A three-season room adds glass windows (typically single-pane or basic double-pane) to a screened porch structure, making it usable in rain and light cold weather. It's weatherproof but not thermally efficient — you're not installing insulation or connecting it to your home's HVAC.

Cost: $130–$220/sqft. A 200 sqft three-season room costs approximately $30,000–$50,000.

What it adds over a screened porch:

  • Glass windows and/or sliding glass doors (vinyl or aluminum frames)
  • A proper thermal break between screen panels and glass
  • Roof that meets or exceeds standard residential building code
  • Sometimes a ceiling fan and additional electrical

What it still lacks:

  • Full insulation in walls and ceiling
  • Proper vapor barrier
  • Connection to central heating and cooling

In most US climates, a three-season room is usable comfortably from April through October. In the South, that extends year-round except for the hottest summer months.

For mild climates, a three-season room is often the best value — you get year-round usability at 40–60% of the cost of a four-season room.

Four-Season Room

A four-season room (also called a climate-controlled sunroom or home addition sunroom) is a fully conditioned living space with proper insulation, double or triple-pane glass, and a connection to your home's HVAC system.

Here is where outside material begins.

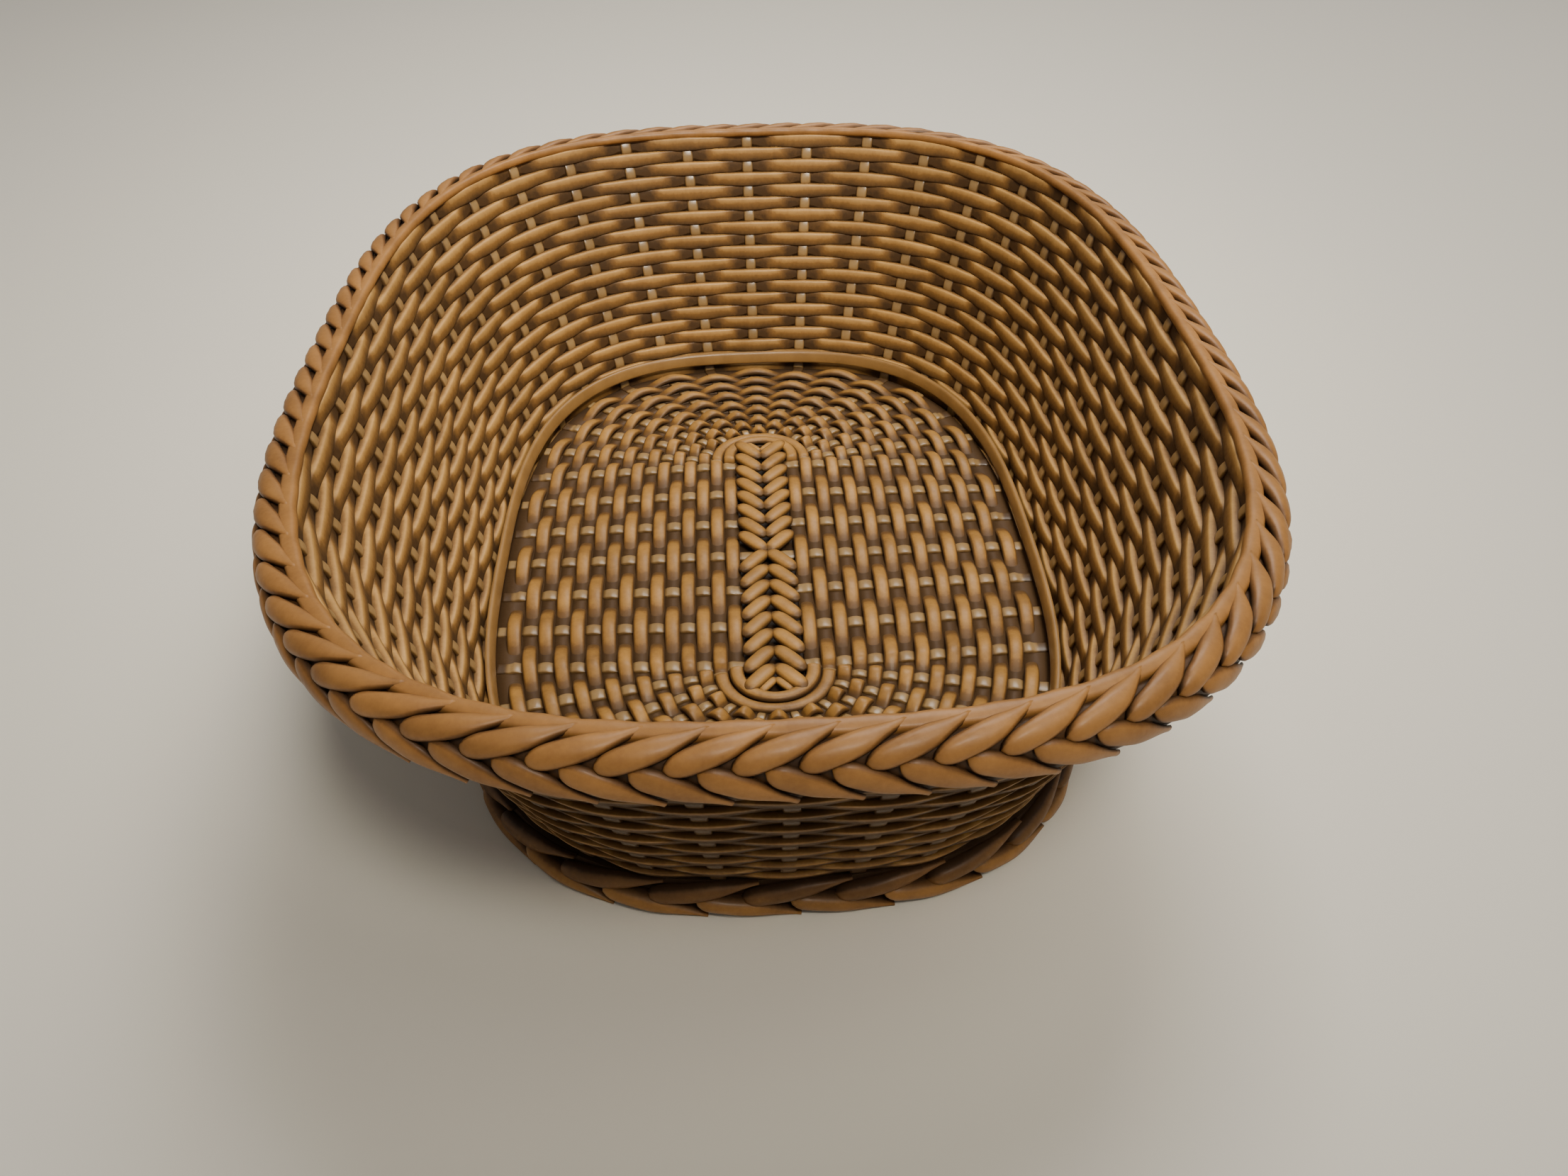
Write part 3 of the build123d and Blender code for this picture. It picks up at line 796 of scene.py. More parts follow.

Cost: $230–$380/sqft. A 200 sqft four-season room costs approximately $55,000–$80,000.

What makes it different:

  • Insulated walls with proper vapor barrier (typically R-13 to R-21)
  • Double or triple-pane Low-E glass windows — significantly higher energy efficiency
  • Connection to existing HVAC ducting, or a dedicated ductless mini-split ($1,500–$4,000 additional)
  • Insulated floor (either over a crawl space or slab with rigid foam)
  • Ceiling insulation

A four-season room is architecturally identical to any other room addition — it just has more glass. It requires the same permit process, the same structural foundation, and full integration into your home's building envelope.

What Drives Sunroom Cost Up

Glass quality: This is the biggest variable between budget and premium. Single-pane glass is code-compliant in most warmer climates but terrible for energy efficiency. Double-pane Low-E glass (which reflects heat in summer and retains it in winter) costs 30–50% more but reduces energy use significantly. In cold climates, triple-pane glass is worth considering for a four-season room.

Roof type: A solid roof (matching the house) is the most common and lowest maintenance option. Insulated roof panels look similar but include a foam core for better thermal performance. Polycarbonate or glass roofing panels flood the space with light but increase HVAC load dramatically in warm climates — you may need more powerful cooling to compensate.

Foundation: A three or four-season room typically needs a proper foundation — either a concrete slab, concrete perimeter footings, or helical piers. A screened porch can sometimes be built on a wood deck with proper footings. Foundation cost for a 200 sqft sunroom: $3,000–$12,000 depending on soil conditions and foundation type.

Permit requirements: Screened porches often fall under a simplified permit process in many jurisdictions. Three-season rooms and especially four-season rooms are treated as full home additions and require building permits, structural drawings, and multiple inspections. Budget $600–$2,000 for permit fees.

Sunroom ROI

Sunrooms typically recoup 47–55% of their cost at resale according to the Remodeling Magazine Cost vs. Value Report. That's lower than some homeowners expect.

However, three factors improve the ROI picture:

  1. Four-season rooms count as heated square footage on an appraisal in most markets. A 200 sqft four-season room adds to the home's total conditioned square footage — often adding $20,000–$40,000 to appraised value in average markets.
  1. Three-season rooms do not count as heated square footage in most appraisals. They add appeal but not measured square footage. This matters if you're refinancing or selling.
  1. Quality of life value is real and difficult to quantify. Many families who add a sunroom report it becomes one of the most-used spaces in the home.

Prefab vs. Custom Sunrooms

Prefabricated sunroom kits from companies like Patio Enclosures or Four Seasons Sunrooms cost $12,000–$45,000 installed for a 200 sqft room. These are typically aluminum-framed with insulated glass panels and can be installed in days. Quality ranges widely — some are excellent; others have condensation, air infiltration, and structural issues.

Custom-built sunrooms cost more but are built to the same standards as any other room addition — with wood framing, proper insulation, and integration into the existing roofline. For four-season rooms you plan to use heavily, custom-built is almost always the better long-term investment.

Calculating Your Sunroom Budget

To get a reliable estimate for your sunroom addition, use our home addition cost calculator and select "Sunroom Addition" as your type. The calculator accounts for your region, quality level, and whether you're adding electrical work.

For context on how sunroom costs compare to other addition types, see our home addition cost breakdown. If you're also comparing a sunroom to a deck or screened porch purely as an outdoor space, the differences in cost, maintenance, and year-round usability are significant.

Whichever type you choose, work with a licensed contractor who has built similar rooms in your region — local climate expertise matters for getting the glass specification and HVAC sizing right.